At the funeral, Marie notices that her fingernails are bleeding. Everyone there stares at her, and it seems they realize their problems aren’t over. She refills everyone’s coffee with her bloody hands to make some kind of a defiant statement, literally waving it in their faces. She goes to work the next day, hairy chest and all. That night on the way home, she’s chased by a bunch of guys on motorcycles.

One of the bikers gets his throat torn out. Daniel finds her and warns her that the others are coming for her. He offers to get a boat while she goes home to pack her stuff – they will run far away together. Thor catches her leaving and lets her go. He tells her not to take any crap from anyone. The goons from work catch her before Daniel returns, but he does see them dragging her away.

The others load her aboard a fishing boat and lock her in one of the holds. The guys on the boat plan to tie her up and throw her overboard, but Daniel gets aboard and opens the hatch.

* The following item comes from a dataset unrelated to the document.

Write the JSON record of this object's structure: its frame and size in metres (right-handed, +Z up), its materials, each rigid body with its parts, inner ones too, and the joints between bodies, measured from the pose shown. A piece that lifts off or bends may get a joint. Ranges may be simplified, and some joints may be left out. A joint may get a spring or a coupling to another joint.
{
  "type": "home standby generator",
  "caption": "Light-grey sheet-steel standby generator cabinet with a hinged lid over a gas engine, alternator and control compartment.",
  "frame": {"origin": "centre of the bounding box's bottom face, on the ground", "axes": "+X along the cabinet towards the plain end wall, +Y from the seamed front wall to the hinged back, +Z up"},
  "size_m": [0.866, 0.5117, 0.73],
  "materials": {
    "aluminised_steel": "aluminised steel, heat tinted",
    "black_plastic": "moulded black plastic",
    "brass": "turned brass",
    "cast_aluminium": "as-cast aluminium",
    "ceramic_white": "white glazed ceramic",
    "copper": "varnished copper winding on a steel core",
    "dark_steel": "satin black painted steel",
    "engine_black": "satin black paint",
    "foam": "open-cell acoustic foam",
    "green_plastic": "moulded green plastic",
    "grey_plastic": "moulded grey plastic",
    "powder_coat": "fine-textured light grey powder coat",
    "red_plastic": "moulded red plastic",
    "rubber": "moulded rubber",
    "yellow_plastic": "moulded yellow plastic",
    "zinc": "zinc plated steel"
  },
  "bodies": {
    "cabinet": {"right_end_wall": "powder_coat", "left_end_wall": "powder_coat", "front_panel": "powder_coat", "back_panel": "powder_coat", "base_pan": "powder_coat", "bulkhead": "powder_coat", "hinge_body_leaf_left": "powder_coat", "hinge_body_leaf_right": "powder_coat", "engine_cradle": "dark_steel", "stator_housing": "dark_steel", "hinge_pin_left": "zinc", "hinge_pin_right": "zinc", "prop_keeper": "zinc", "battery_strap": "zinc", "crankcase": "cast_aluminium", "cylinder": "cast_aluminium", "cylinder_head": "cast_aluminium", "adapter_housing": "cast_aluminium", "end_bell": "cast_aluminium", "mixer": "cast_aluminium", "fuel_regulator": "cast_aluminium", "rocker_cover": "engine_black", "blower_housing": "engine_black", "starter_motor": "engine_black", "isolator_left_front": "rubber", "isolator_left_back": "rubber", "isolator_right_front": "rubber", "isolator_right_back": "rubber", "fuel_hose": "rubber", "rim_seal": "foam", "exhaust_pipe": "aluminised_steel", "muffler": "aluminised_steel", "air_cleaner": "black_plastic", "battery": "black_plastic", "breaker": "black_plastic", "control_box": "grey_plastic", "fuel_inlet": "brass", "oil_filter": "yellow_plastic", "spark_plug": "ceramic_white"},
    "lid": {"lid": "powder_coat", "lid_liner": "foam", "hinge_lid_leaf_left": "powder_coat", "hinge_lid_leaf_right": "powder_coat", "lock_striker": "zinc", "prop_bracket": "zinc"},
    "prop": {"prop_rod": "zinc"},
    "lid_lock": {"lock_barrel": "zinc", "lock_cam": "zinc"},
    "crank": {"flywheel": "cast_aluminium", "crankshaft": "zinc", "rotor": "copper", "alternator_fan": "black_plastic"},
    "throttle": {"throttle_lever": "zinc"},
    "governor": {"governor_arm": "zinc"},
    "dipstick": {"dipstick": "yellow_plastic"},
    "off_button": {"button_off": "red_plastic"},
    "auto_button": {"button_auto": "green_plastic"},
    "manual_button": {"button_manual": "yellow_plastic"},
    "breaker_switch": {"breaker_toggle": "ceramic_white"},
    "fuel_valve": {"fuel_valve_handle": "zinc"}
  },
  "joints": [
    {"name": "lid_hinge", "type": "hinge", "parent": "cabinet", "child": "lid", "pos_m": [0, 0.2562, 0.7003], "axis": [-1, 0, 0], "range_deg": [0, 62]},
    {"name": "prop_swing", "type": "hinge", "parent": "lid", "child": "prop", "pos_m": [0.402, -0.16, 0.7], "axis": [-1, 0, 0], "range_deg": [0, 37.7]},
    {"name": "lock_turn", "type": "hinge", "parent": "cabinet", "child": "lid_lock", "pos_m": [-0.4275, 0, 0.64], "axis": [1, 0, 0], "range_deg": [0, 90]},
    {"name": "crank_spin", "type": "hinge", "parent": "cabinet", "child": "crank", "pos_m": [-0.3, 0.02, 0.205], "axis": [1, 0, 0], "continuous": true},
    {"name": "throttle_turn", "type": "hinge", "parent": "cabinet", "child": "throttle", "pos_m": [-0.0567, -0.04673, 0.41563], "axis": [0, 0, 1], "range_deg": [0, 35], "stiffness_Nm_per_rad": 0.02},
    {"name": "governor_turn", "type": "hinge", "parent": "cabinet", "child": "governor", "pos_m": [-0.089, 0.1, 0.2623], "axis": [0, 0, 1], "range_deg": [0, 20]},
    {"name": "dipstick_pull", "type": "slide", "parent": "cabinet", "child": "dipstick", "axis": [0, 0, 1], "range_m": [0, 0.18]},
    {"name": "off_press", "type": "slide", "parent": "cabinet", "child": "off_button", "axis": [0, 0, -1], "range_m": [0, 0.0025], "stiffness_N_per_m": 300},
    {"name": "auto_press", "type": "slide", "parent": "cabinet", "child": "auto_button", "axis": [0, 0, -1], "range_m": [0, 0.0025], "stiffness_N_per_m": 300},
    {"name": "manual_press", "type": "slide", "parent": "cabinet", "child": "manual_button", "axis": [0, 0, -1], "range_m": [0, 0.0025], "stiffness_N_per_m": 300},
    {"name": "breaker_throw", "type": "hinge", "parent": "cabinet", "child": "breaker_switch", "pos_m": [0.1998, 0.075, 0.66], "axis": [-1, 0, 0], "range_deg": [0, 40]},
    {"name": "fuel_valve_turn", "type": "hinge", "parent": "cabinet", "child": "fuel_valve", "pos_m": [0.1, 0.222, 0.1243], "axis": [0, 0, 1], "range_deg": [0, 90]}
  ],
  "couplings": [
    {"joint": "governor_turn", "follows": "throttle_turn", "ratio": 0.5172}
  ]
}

Things go badly for the kidnappers and Felix, who betrayed her to the others.

Daniel comes out and hugs Marie. As the sun comes up, only she and Daniel are left. What now?

Commentary

It’s all super-bleak, dreary, and washed-out, as every scene is depressing and morose. Didn’t Thor ever realize that a little communication goes a long way? Most of what happened and the angst involved could have been avoided had he not been in denial for so long. But on the other hand, he was conflicted by loving a woman who was a killing machine. He didn’t want to have to keep her drugged, but he felt like he had to.

Daniel suspected, then knew, what Marie was going to become. He was not only okay with it but fully embraced it. An interesting choice.

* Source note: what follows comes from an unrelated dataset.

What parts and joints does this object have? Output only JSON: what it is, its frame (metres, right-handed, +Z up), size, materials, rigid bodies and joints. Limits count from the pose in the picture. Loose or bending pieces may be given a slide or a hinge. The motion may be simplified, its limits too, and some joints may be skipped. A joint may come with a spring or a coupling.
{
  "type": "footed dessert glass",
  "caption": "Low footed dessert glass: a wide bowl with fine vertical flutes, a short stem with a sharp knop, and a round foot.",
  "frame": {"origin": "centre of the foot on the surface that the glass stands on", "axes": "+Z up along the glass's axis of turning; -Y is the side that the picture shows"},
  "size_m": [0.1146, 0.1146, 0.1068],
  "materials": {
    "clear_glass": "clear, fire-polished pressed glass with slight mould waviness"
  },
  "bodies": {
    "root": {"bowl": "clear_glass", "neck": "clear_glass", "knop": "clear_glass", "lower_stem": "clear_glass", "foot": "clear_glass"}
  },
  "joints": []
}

At first, the condition appears to be genetic, but later on, there’s mention of the Russians doing something to Marie’s mother, so we don’t really know what caused all this. It’s definitely a disease, so the full moon, silver bullets, and the like don’t really apply here, but it’s clearly a lycanthropic condition of some sort.

Marie never really turns into a werewolf of the usual sort, but she gets a hairy face, claws, and big teeth. It’s a little different and a slow, dramatic burn more than a straight-up monster movie, but it’s really cool.